Requirements
Extract each line of the records below that contains the word "type".

Exercise inputs
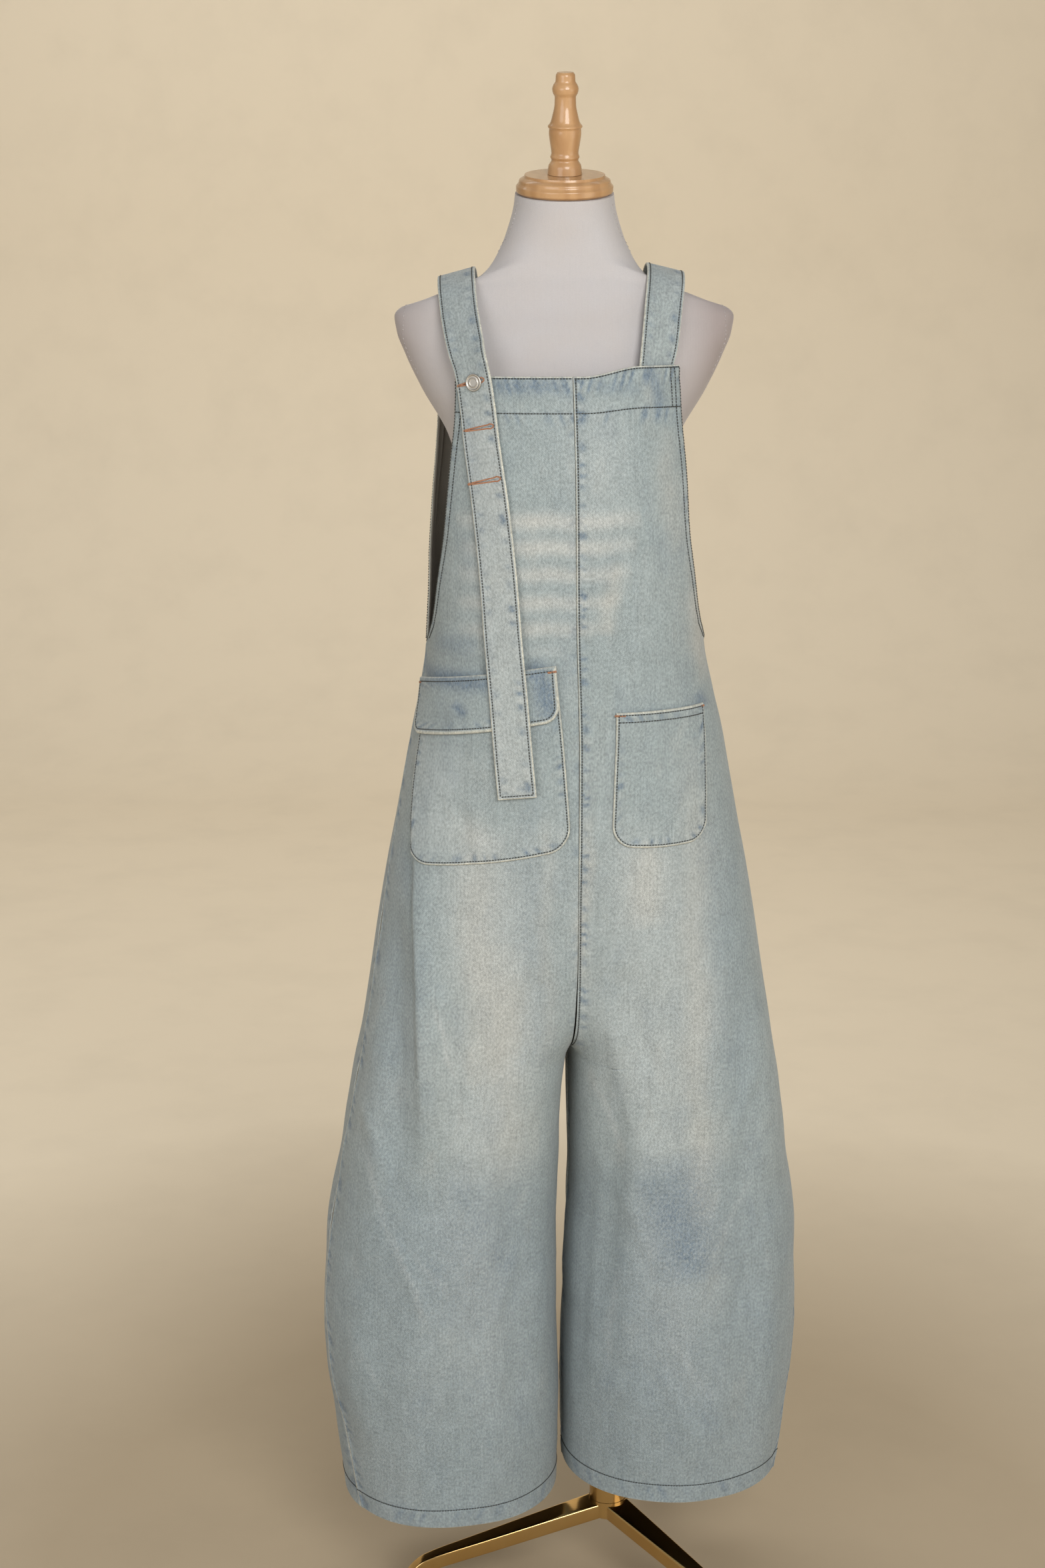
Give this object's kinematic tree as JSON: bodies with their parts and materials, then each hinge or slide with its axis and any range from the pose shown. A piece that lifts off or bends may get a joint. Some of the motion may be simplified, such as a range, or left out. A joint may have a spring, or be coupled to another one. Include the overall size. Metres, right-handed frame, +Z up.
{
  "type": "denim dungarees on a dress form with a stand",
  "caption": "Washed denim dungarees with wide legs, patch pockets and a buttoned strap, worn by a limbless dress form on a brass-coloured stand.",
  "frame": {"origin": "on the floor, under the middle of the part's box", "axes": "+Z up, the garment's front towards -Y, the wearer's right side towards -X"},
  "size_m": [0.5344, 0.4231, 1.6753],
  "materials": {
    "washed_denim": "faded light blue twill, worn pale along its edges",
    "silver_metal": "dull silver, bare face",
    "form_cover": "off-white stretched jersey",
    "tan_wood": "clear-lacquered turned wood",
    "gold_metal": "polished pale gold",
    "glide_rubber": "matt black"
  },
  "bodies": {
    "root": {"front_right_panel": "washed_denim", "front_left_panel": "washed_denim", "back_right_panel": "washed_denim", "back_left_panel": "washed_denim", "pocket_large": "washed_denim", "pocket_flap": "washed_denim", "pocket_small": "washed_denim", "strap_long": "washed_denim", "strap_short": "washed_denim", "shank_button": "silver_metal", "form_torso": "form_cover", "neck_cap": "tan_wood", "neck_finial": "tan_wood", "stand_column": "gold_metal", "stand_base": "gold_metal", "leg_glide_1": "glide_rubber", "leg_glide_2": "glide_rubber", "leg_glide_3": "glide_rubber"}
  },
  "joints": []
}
--
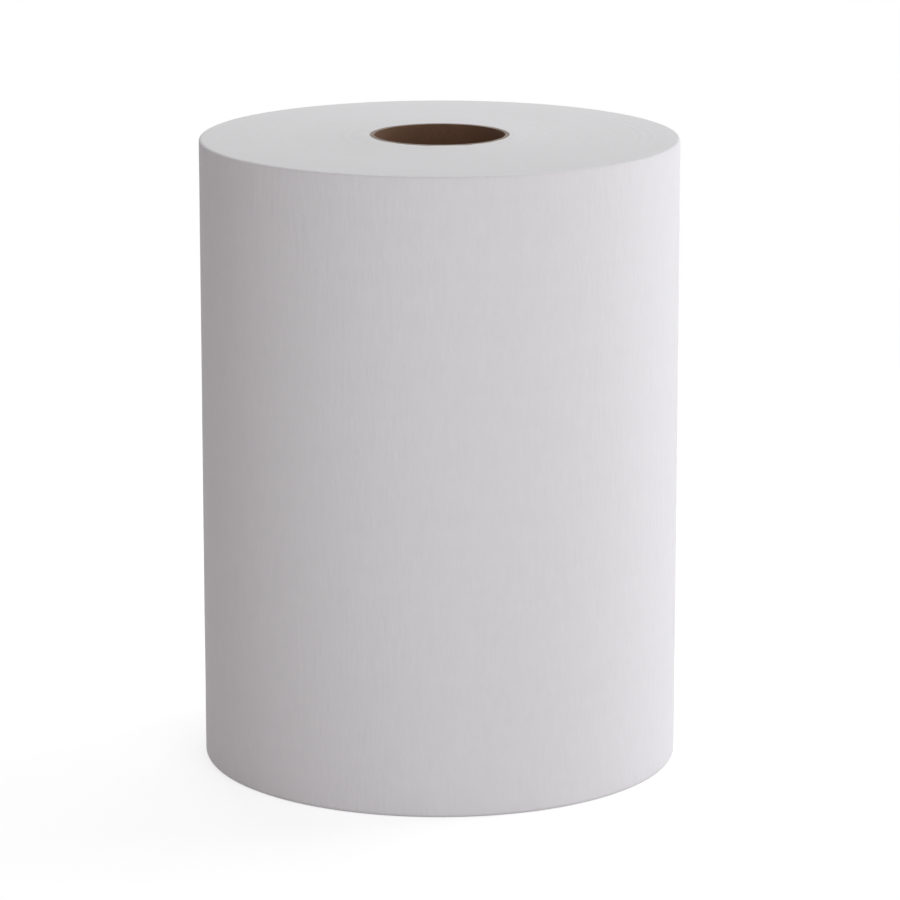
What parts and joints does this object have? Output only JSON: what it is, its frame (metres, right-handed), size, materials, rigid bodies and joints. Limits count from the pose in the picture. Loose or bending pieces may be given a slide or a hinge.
==
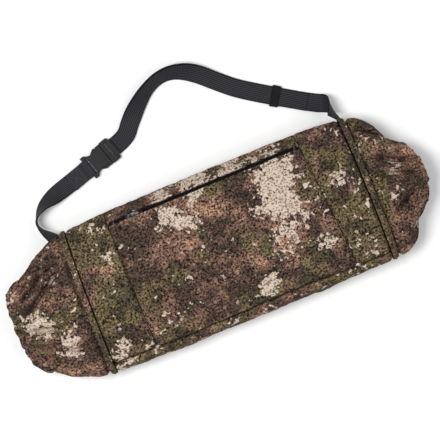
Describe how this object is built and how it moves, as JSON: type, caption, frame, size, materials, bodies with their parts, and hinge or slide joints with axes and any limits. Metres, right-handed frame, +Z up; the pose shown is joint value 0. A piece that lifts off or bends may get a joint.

Result
  "type": "denim dungarees on a dress form with a stand",
Describe how this object is built and how it moves, as JSON: type, caption, frame, size, materials, bodies with their parts, and hinge or slide joints with axes and any limits. Metres, right-handed frame, +Z up; the pose shown is joint value 0. A piece that lifts off or bends may get a joint.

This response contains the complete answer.